The countries that have measured the economic contribution of domestic labour and unpaid care work have found that it represents between 15.9% and 27.6% of gross domestic product (GDP). Women provide 70% of that contribution.
Unfair sexual division of labour also positions women as caregivers in paid services provided by the State or by the market. In health care, education and domestic labour, the majority of workers are women. However, there is a marked gap between the wages of men and women in the health care and education sectors. In the case of domestic workers, which account for approximately 10% of employed women, wages are lower than in other sectors, and 73% of women work in a situation of informality, without benefits.
A possible solution
The structural inequality affecting women and girls in the region needs to be reversed. The need to transition to a development style that leaves no one behind is urgent.

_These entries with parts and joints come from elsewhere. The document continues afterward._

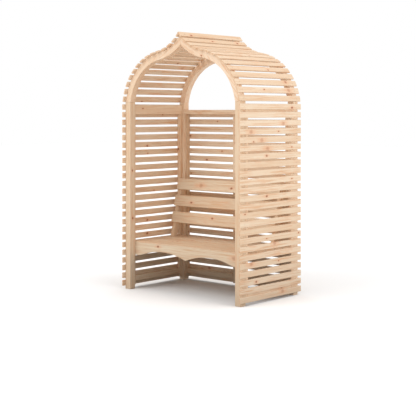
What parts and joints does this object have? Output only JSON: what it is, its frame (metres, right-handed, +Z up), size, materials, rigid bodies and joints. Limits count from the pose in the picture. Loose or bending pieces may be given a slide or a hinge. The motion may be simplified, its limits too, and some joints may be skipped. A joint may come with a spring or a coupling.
{
  "type": "arbour seat",
  "caption": "Timber garden arbour: slatted side and back walls, a slatted roof over pointed ogee arches, a bench with a scalloped apron and a raked back rest.",
  "frame": {"origin": "on the ground, under the middle of the whole in width and depth", "axes": "+Z up, +X to the right seen from the front, +Y towards the back wall"},
  "size_m": [1.2606, 0.762, 2.0864],
  "materials": {
    "frame_timber": "planed pine, uncoated, pale",
    "wall_slats": "planed pine slats, uncoated",
    "roof_slats": "planed pine slats, uncoated",
    "bench_boards": "planed pine boards, uncoated",
    "fixings": "bright zinc, countersunk screws"
  },
  "bodies": {
    "root": {"apron": "bench_boards", "arch_lower_front_left": "frame_timber", "arch_lower_front_right": "frame_timber", "arch_lower_rear_left": "frame_timber", "arch_lower_rear_right": "frame_timber", "arch_upper_front_left": "frame_timber", "arch_upper_front_right": "frame_timber", "arch_upper_rear_left": "frame_timber", "arch_upper_rear_right": "frame_timber", "back_board_1": "bench_boards", "back_board_2": "bench_boards", "back_board_3": "bench_boards", "back_support_left": "frame_timber", "back_support_right": "frame_timber", "back_top_rail": "frame_timber", "back_wall": "wall_slats", "post_front_left": "frame_timber", "post_front_right": "frame_timber", "post_rear_left": "frame_timber", "post_rear_right": "frame_timber", "roof_slat_left_01": "roof_slats", "roof_slat_left_02": "roof_slats", "roof_slat_left_03": "roof_slats", "roof_slat_left_04": "roof_slats", "roof_slat_left_05": "roof_slats", "roof_slat_left_06": "roof_slats", "roof_slat_left_07": "roof_slats", "roof_slat_left_08": "roof_slats", "roof_slat_left_09": "roof_slats", "roof_slat_left_10": "roof_slats", "roof_slat_left_11": "roof_slats", "roof_slat_left_12": "roof_slats", "roof_slat_left_13": "roof_slats", "roof_slat_left_14": "roof_slats", "roof_slat_right_01": "roof_slats", "roof_slat_right_02": "roof_slats", "roof_slat_right_03": "roof_slats", "roof_slat_right_04": "roof_slats", "roof_slat_right_05": "roof_slats", "roof_slat_right_06": "roof_slats", "roof_slat_right_07": "roof_slats", "roof_slat_right_08": "roof_slats", "roof_slat_right_09": "roof_slats", "roof_slat_right_10": "roof_slats", "roof_slat_right_11": "roof_slats", "roof_slat_right_12": "roof_slats", "roof_slat_right_13": "roof_slats", "roof_slat_right_14": "roof_slats", "seat_bearer_centre": "frame_timber", "seat_bearer_left": "frame_timber", "seat_bearer_right": "frame_timber", "seat_board_1": "bench_boards", "seat_board_2": "bench_boards", "seat_board_3": "bench_boards", "seat_board_4": "bench_boards", "seat_board_5": "bench_boards", "side_wall_left": "wall_slats", "side_wall_right": "wall_slats"}
  },
  "joints": []
}
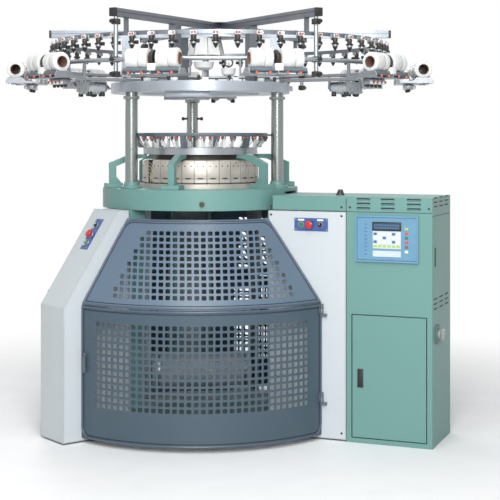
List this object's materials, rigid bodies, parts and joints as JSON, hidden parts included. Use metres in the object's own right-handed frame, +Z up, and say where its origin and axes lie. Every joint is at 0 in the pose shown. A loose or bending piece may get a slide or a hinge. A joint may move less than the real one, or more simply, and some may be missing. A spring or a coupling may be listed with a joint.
{
  "type": "industrial knitting machine",
  "caption": "Large circular knitting machine: round bed on a guarded base, electric cabinet beside it, and a wide elastane creel on top.",
  "frame": {"origin": "on the axis of the needle cylinder, at floor level", "axes": "+Z up along the cylinder's axis; -Y out through the front gate; the cabinet stands towards +X, -Y"},
  "size_m": [2.3518, 2.3522, 2.187],
  "materials": {
    "painted_green": "semi-gloss",
    "painted_white": "semi-gloss",
    "guard_grey": "satin",
    "cast_base": "painted",
    "machined_steel": "satin",
    "polished_steel": "polished",
    "bright_alloy": "satin",
    "roller_grey": "satin",
    "black_plastic": "matte",
    "white_plastic": "gloss",
    "red_plastic": "gloss",
    "start_plastic": "gloss",
    "blue_plate": "satin",
    "keypad": "satin",
    "yarn": "matte",
    "belt_rubber": "matte",
    "electrics": "matte"
  },
  "bodies": {
    "frame": {"base_frame": "cast_base", "levelling_feet": "machined_steel", "leg_posts": "painted_green", "left_leg_cover": "painted_white", "rear_leg_cover": "painted_white", "right_leg_cover": "painted_white", "bed": "painted_green", "oil_caps": "black_plastic", "cylinder_bearing": "machined_steel", "cam_base_ring": "machined_steel", "cam_boxes": "machined_steel", "motor": "bright_alloy", "drive_belt": "belt_rubber", "columns": "polished_steel", "top_plate": "bright_alloy", "ring_support_arms": "painted_green", "feeder_ring": "bright_alloy", "yarn_guides": "machined_steel", "guide_ring": "polished_steel", "front_upper_guard": "guard_grey", "rear_upper_guards": "guard_grey", "rear_lower_guards": "guard_grey", "gate_hinges": "machined_steel", "beam_cover": "painted_green", "cabinet_shell": "painted_green", "panel_frame": "bright_alloy", "control_keypad": "keypad", "electrics_plate": "electrics", "station_plates": "blue_plate", "creel_beams": "roller_grey", "creel_posts": "roller_grey", "beam_end_caps": "black_plastic", "creel_hub": "white_plastic", "creel_rail": "bright_alloy", "head_ring": "roller_grey", "feeder_heads": "white_plastic", "package_trays": "bright_alloy", "elastane_packages": "yarn", "stop_motions": "red_plastic", "creel_drives": "bright_alloy"},
    "cylinder": {"main_gear": "machined_steel", "needle_cylinder": "machined_steel", "takedown_frame": "painted_green"},
    "front_takedown_roller": {"takedown_roller_front": "roller_grey"},
    "rear_takedown_roller": {"takedown_roller_rear": "roller_grey"},
    "cloth_roller": {"cloth_roller": "roller_grey"},
    "drive_shaft": {"drive_shaft": "machined_steel"},
    "motor_pulley": {"motor_pulley": "machined_steel"},
    "gate": {"front_gate": "guard_grey"},
    "gate_latch": {"gate_latch": "black_plastic"},
    "door": {"cabinet_door": "painted_green"},
    "lock_paddle": {"lock_paddle": "black_plastic"},
    "main_switch": {"main_switch": "black_plastic"},
    "start_button_right": {"start_button_right": "start_plastic"},
    "start_button_left": {"start_button_left": "start_plastic"},
    "stop_button_right": {"stop_button_right": "red_plastic"},
    "stop_button_left": {"stop_button_left": "red_plastic"},
    "selector_right": {"selector_right": "black_plastic"},
    "selector_left": {"selector_left": "black_plastic"}
  },
  "joints": [
    {"name": "cylinder_spin", "type": "hinge", "parent": "frame", "child": "cylinder", "pos_m": [0, 0, 1.25], "axis": [0, 0, 1], "continuous": true},
    {"name": "front_roller_spin", "type": "hinge", "parent": "cylinder", "child": "front_takedown_roller", "pos_m": [0, -0.0345, 0.56], "axis": [1, 0, 0], "continuous": true},
    {"name": "rear_roller_spin", "type": "hinge", "parent": "cylinder", "child": "rear_takedown_roller", "pos_m": [0, 0.0345, 0.56], "axis": [1, 0, 0], "continuous": true},
    {"name": "cloth_roller_spin", "type": "hinge", "parent": "cylinder", "child": "cloth_roller", "pos_m": [0, 0, 0.262], "axis": [1, 0, 0], "continuous": true},
    {"name": "drive_shaft_spin", "type": "hinge", "parent": "frame", "child": "drive_shaft", "pos_m": [0.42435, -0.245, 1.157], "axis": [0, 0, 1], "continuous": true},
    {"name": "motor_spin", "type": "hinge", "parent": "frame", "child": "motor_pulley", "pos_m": [0.68416, -0.395, 1.08], "axis": [0, 0, 1], "continuous": true},
    {"name": "gate_swing", "type": "hinge", "parent": "frame", "child": "gate", "pos_m": [0.55672, -0.64127, 0.6], "axis": [0, 0, 1], "range_deg": [0, 100]},
    {"name": "gate_latch_turn", "type": "hinge", "parent": "gate", "child": "gate_latch", "pos_m": [-0.64327, -0.54174, 0.45], "axis": [-0.7649, -0.6442, 0], "range_deg": [0, 90]},
    {"name": "cabinet_door_swing", "type": "hinge", "parent": "frame", "child": "door", "pos_m": [1.03197, -0.89257, 0.34], "axis": [0, 0, 1], "range_deg": [0, 110]},
    {"name": "lock_paddle_lift", "type": "hinge", "parent": "door", "child": "lock_paddle", "pos_m": [0.73686, -0.73373, 0.354], "axis": [-0.866, 0.5, 0], "range_deg": [0, 35], "stiffness_Nm_per_rad": 0.2, "springref_deg": -17.19},
    {"name": "main_switch_turn", "type": "hinge", "parent": "frame", "child": "main_switch", "pos_m": [1.11581, -0.83936, 0.56], "axis": [0.866, -0.5, 0], "range_deg": [0, 90]},
    {"name": "start_press_right", "type": "slide", "parent": "frame", "child": "start_button_right", "axis": [0.5, 0.866, 0], "range_m": [0, 0.004], "stiffness_N_per_m": 400, "springref_m": -0.002},
    {"name": "start_press_left", "type": "slide", "parent": "frame", "child": "start_button_left", "axis": [0.7199, 0.4156, -0.5559], "range_m": [0, 0.004], "stiffness_N_per_m": 400, "springref_m": -0.002},
    {"name": "stop_press_right", "type": "slide", "parent": "frame", "child": "stop_button_right", "axis": [0.5, 0.866, 0], "range_m": [0, 0.006]},
    {"name": "stop_press_left", "type": "slide", "parent": "frame", "child": "stop_button_left", "axis": [0.7199, 0.4156, -0.5559], "range_m": [0, 0.006]},
    {"name": "selector_turn_right", "type": "hinge", "parent": "frame", "child": "selector_right", "pos_m": [0.55053, -0.62846, 1.103], "axis": [-0.5, -0.866, 0], "range_deg": [-45, 45]},
    {"name": "selector_turn_left", "type": "hinge", "parent": "frame", "child": "selector_left", "pos_m": [-0.58593, -0.33829, 1.09171], "axis": [-0.7199, -0.4156, 0.5559], "range_deg": [-45, 45]}
  ],
  "couplings": [
    {"joint": "drive_shaft_spin", "follows": "cylinder_spin", "ratio": -6},
    {"joint": "motor_spin", "follows": "cylinder_spin", "ratio": -9},
    {"joint": "rear_roller_spin", "follows": "front_roller_spin", "ratio": -1}
  ]
}
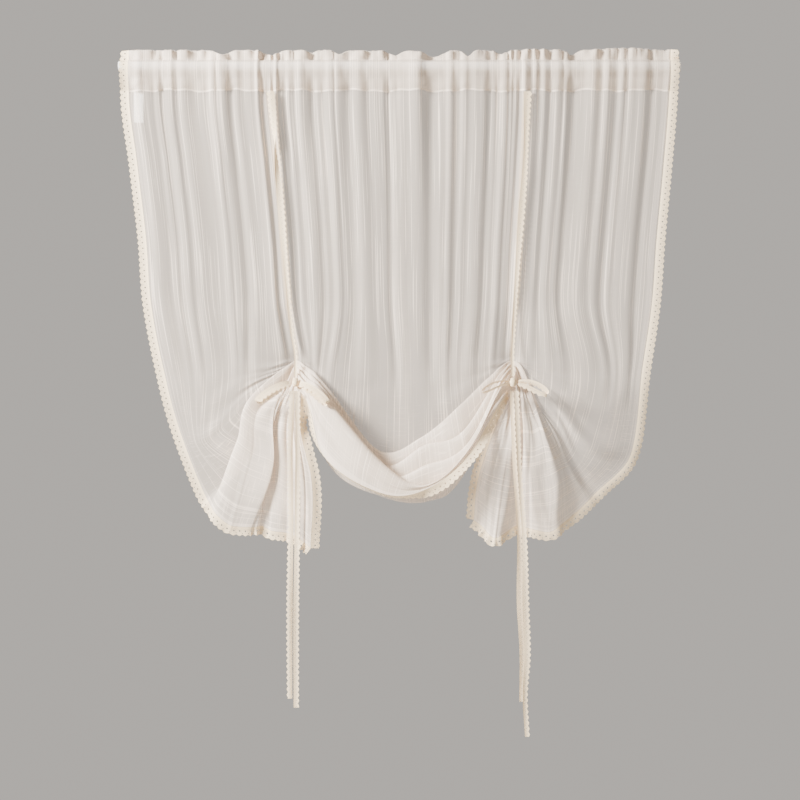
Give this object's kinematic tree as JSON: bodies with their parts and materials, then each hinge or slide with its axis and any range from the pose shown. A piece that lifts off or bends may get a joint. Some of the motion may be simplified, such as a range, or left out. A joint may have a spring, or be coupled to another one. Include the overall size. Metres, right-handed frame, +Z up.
{
  "type": "cafe curtain on a rod",
  "caption": "Sheer gathered tie-up cafe curtain with lace edging and ribbon bows, hung on a slim round rod.",
  "frame": {"origin": "on the rod's axis, half way along the rod", "axes": "+X along the rod to the right as seen from the room, +Z up, -Y towards the room, +Y towards the window"},
  "size_m": [1.05, 0.1015, 1.2789],
  "materials": {
    "sheer_voile": "sheer slub voile, warm ivory, see-through where single",
    "cotton_lace": "matte cream cotton lace with scalloped edges and open eyelets",
    "white_steel": "plain white satin paint",
    "white_satin": "plain white woven satin, blank"
  },
  "bodies": {
    "root": {"panel": "sheer_voile", "rod": "white_steel", "lace_left": "cotton_lace", "lace_right": "cotton_lace", "lace_hem_left": "cotton_lace", "lace_hem_middle": "cotton_lace", "lace_hem_right": "cotton_lace", "tie_front_left": "cotton_lace", "tie_front_right": "cotton_lace", "tie_back_left": "cotton_lace", "tie_back_right": "cotton_lace", "bow_left": "cotton_lace", "bow_right": "cotton_lace", "tie_end_left_outer": "cotton_lace", "tie_end_left_inner": "cotton_lace", "tie_end_right_inner": "cotton_lace", "tie_end_right_outer": "cotton_lace", "care_label": "white_satin"}
  },
  "joints": []
}
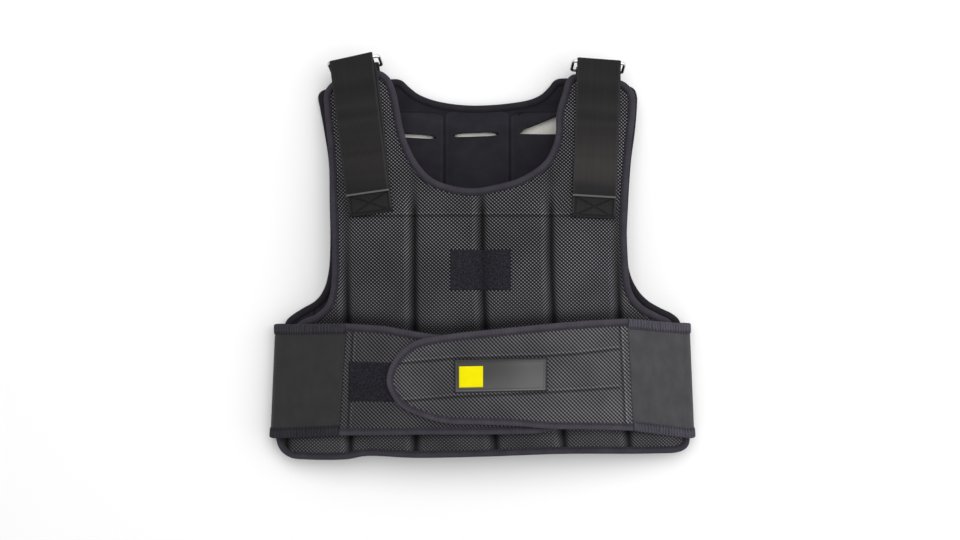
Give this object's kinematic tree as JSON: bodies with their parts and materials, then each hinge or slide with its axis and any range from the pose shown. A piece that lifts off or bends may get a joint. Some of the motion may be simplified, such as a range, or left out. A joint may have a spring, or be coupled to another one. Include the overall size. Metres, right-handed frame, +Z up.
{
  "type": "weighted vest",
  "caption": "Padded workout vest lying flat: ribbed front and back panels, webbing shoulder straps through steel rings, and an elastic-sided belt whose flaps close over the front.",
  "frame": {"origin": "centre of the bounding box's bottom face, on the floor that the vest lies on", "axes": "+Y towards the head end, +X to the viewer's right across the vest, +Z up out of its front"},
  "size_m": [0.498, 0.4706, 0.0948],
  "materials": {
    "mesh": "black spacer mesh with pale dots",
    "lining": "smooth dark lining",
    "tape": "matt knitted binding tape",
    "webbing": "woven webbing",
    "steel": "bright plated wire",
    "elastic": "smooth elastic",
    "loop": "brushed loop pile",
    "rubber": "soft matt",
    "accent": "matt",
    "weight": "pale coated cloth"
  },
  "bodies": {
    "root": {"front_panel": "mesh", "front_binding": "tape", "back_panel": "lining", "back_binding": "tape", "weight_left": "weight", "weight_centre": "weight", "weight_right": "weight", "strap_left": "webbing", "strap_right": "webbing", "ring_left": "steel", "ring_right": "steel", "tab_left": "webbing", "tab_right": "webbing", "chest_patch": "loop", "belt_back": "mesh", "elastic_left": "elastic", "elastic_left_top_tape": "tape", "elastic_left_low_tape": "tape", "elastic_right": "elastic", "elastic_right_top_tape": "tape", "elastic_right_low_tape": "tape", "under_flap": "mesh", "under_flap_tape": "tape", "over_flap": "mesh", "over_flap_tape": "tape", "belt_patch": "loop", "badge": "rubber", "badge_square": "accent"}
  },
  "joints": []
}
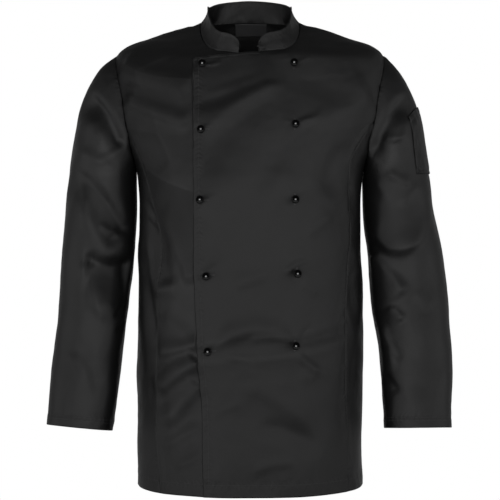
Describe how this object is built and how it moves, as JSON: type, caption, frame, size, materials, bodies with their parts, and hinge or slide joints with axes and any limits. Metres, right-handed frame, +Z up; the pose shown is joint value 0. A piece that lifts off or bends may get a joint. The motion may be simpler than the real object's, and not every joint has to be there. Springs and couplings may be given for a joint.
{
  "type": "chef jacket",
  "caption": "Long-sleeved double-breasted chef jacket with a stand collar, ball stud buttons and a sleeve pocket, filled out as if worn.",
  "frame": {"origin": "on the centre line inside the neck, level with the two points where the shoulder seams meet the collar, which is the height at which a wearer's shoulders carry the jacket", "axes": "+Z is up, the front faces -Y, and +X is the wearer's left"},
  "size_m": [0.6584, 0.2696, 0.8074],
  "materials": {
    "twill": "black cotton-blend twill with a faint sheen",
    "stud": "polished black",
    "label": "dark grey woven tape, plain"
  },
  "bodies": {
    "root": {"front_left": "twill", "front_right": "twill", "side_panel_left": "twill", "side_panel_right": "twill", "back": "twill", "sleeve_left": "twill", "sleeve_right": "twill", "collar": "twill", "sleeve_pocket": "twill", "neck_label": "label", "stud_right_1": "stud", "stud_left_1": "stud", "stud_right_2": "stud", "stud_left_2": "stud", "stud_right_3": "stud", "stud_left_3": "stud", "stud_right_4": "stud", "stud_left_4": "stud", "stud_right_5": "stud", "stud_left_5": "stud"}
  },
  "joints": []
}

ECLAC is calling for a transition towards a care society, in which the sustainability of life plays a central role, the planet and the rights of people who need care and of caregivers are protected, and self-care and mutual care are also given appropriate consideration. A care society works to reduce the precarious nature of employment in the care sector and raises awareness of the multiplier effects of the care economy; not only does it enhance well-being, but it can also drive a transformative recovery characterized by equality and sustainability.
From next 7 to 11 November, the governments of the region, together with civil society organizations, will meet in Argentina at the Fifteenth Regional Conference on Women in Latin America and the Caribbean. The event presents an opportunity for conversation and for the sharing of solutions for a transition towards “The care society: a horizon for sustainable recovery with gender equality”. We hope to see you there.